++++ Data excerpt ++++

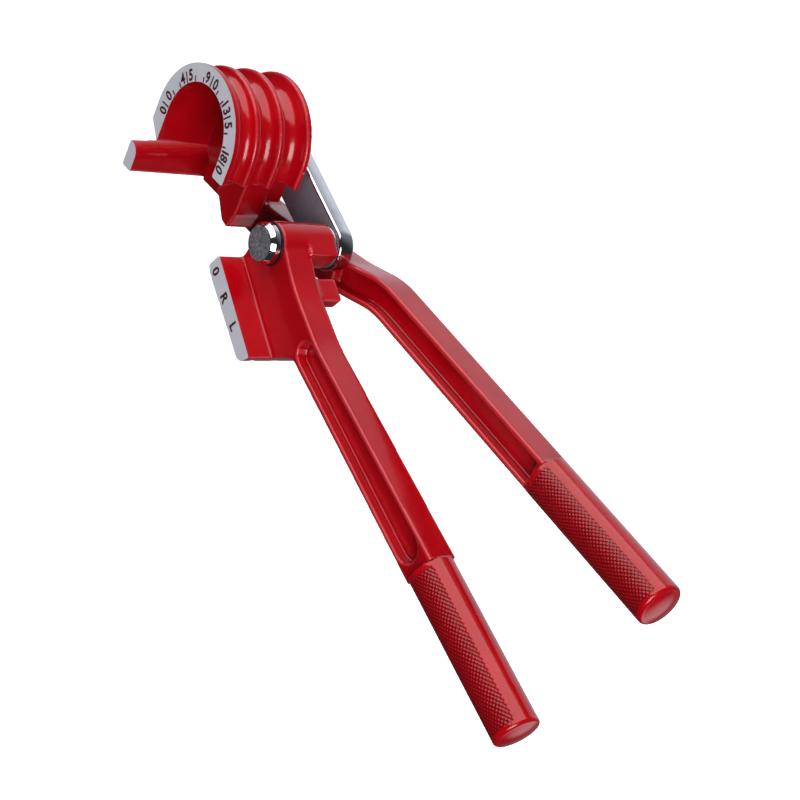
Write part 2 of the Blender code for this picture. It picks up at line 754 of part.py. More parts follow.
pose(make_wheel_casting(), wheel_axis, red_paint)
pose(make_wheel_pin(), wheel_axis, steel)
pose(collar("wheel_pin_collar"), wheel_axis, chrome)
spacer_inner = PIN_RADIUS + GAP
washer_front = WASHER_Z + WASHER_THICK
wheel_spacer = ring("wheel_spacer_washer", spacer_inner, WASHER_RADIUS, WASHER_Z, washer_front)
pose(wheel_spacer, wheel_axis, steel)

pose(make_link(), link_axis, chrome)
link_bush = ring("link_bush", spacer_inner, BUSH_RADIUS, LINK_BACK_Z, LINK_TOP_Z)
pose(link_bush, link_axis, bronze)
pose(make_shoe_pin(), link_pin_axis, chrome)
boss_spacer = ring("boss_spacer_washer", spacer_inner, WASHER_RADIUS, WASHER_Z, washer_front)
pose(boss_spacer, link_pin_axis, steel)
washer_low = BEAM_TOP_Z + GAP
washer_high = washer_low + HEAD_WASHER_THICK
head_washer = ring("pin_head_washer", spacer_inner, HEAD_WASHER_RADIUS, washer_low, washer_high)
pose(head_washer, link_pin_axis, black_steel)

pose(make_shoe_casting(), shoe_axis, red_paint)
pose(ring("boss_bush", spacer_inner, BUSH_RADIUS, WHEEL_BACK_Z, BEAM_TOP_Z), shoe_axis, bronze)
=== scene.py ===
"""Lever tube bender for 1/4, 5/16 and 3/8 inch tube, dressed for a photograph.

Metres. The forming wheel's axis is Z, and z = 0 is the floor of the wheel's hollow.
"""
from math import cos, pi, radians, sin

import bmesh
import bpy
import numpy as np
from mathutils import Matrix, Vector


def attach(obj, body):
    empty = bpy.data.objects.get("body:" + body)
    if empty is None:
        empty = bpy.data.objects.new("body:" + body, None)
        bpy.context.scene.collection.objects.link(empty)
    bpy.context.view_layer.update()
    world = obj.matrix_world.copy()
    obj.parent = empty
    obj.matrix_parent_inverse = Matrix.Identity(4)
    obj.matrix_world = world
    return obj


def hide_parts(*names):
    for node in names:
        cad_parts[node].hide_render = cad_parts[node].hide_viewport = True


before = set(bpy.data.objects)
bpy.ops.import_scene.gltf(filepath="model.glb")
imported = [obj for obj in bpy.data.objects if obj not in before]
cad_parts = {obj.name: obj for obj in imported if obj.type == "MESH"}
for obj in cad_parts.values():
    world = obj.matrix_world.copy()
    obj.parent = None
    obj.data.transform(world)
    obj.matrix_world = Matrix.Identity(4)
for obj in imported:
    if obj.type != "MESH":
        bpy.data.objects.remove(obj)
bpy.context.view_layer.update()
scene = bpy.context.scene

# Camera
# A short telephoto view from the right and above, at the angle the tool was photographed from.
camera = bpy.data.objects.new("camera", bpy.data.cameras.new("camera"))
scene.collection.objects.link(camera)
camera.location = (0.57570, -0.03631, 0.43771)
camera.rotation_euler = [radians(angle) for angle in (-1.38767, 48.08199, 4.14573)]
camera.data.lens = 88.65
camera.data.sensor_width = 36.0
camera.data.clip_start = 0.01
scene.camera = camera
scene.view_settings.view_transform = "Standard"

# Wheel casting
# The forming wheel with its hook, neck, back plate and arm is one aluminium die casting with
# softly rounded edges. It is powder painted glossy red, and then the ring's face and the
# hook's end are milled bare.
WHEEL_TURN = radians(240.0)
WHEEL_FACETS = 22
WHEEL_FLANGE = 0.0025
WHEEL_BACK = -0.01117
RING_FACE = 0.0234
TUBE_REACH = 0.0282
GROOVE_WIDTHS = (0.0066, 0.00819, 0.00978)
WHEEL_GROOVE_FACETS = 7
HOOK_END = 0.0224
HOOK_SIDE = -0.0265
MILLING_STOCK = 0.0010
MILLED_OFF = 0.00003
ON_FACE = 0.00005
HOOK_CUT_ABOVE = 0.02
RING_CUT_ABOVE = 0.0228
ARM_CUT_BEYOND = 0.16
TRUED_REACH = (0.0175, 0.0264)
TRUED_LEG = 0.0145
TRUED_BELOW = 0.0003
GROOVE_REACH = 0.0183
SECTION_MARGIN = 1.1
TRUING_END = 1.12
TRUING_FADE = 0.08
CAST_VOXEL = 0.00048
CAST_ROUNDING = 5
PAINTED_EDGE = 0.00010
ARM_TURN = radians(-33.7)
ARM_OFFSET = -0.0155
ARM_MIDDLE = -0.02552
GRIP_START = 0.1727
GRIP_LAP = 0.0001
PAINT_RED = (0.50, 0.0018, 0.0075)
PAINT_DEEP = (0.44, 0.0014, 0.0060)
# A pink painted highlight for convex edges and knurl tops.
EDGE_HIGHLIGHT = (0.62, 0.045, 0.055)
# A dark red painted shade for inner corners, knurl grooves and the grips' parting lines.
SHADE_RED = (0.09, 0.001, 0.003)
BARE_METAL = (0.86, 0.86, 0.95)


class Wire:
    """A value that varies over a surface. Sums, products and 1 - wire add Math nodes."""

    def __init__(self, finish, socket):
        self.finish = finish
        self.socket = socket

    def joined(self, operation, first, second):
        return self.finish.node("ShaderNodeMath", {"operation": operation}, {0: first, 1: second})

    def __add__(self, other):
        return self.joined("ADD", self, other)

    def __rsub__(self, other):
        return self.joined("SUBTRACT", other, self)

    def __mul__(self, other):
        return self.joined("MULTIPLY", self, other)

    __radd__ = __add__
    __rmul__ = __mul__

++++

#### Prompt:
Quote only the stretch of lines that starts the data above and ends with the line containing "pose(wheel_spacer, wheel_axis, steel)", both included.

#### Correct result:
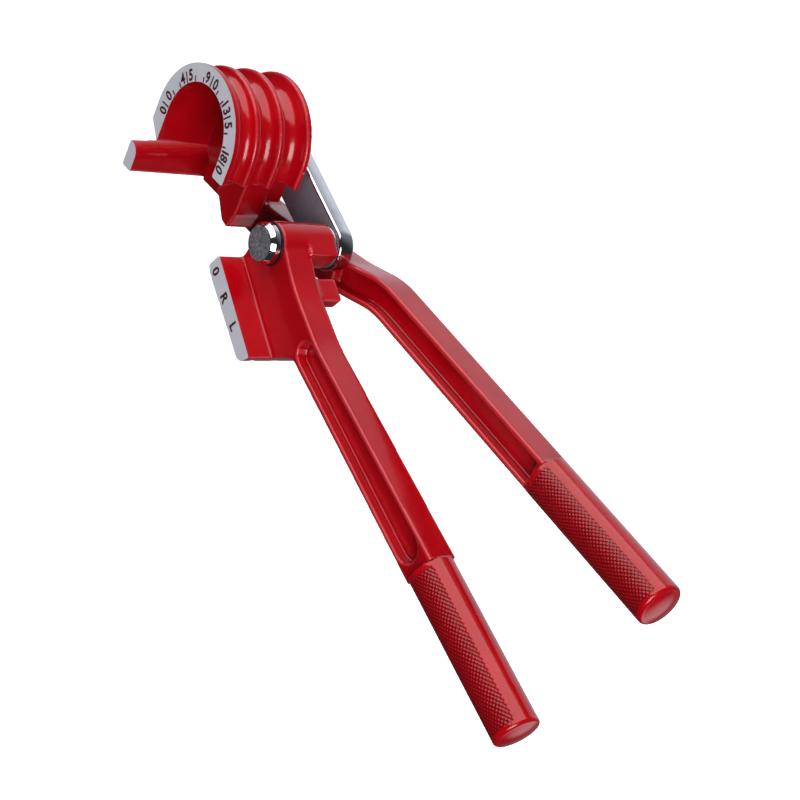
Write part 2 of the Blender code for this picture. It picks up at line 754 of part.py. More parts follow.
pose(make_wheel_casting(), wheel_axis, red_paint)
pose(make_wheel_pin(), wheel_axis, steel)
pose(collar("wheel_pin_collar"), wheel_axis, chrome)
spacer_inner = PIN_RADIUS + GAP
washer_front = WASHER_Z + WASHER_THICK
wheel_spacer = ring("wheel_spacer_washer", spacer_inner, WASHER_RADIUS, WASHER_Z, washer_front)
pose(wheel_spacer, wheel_axis, steel)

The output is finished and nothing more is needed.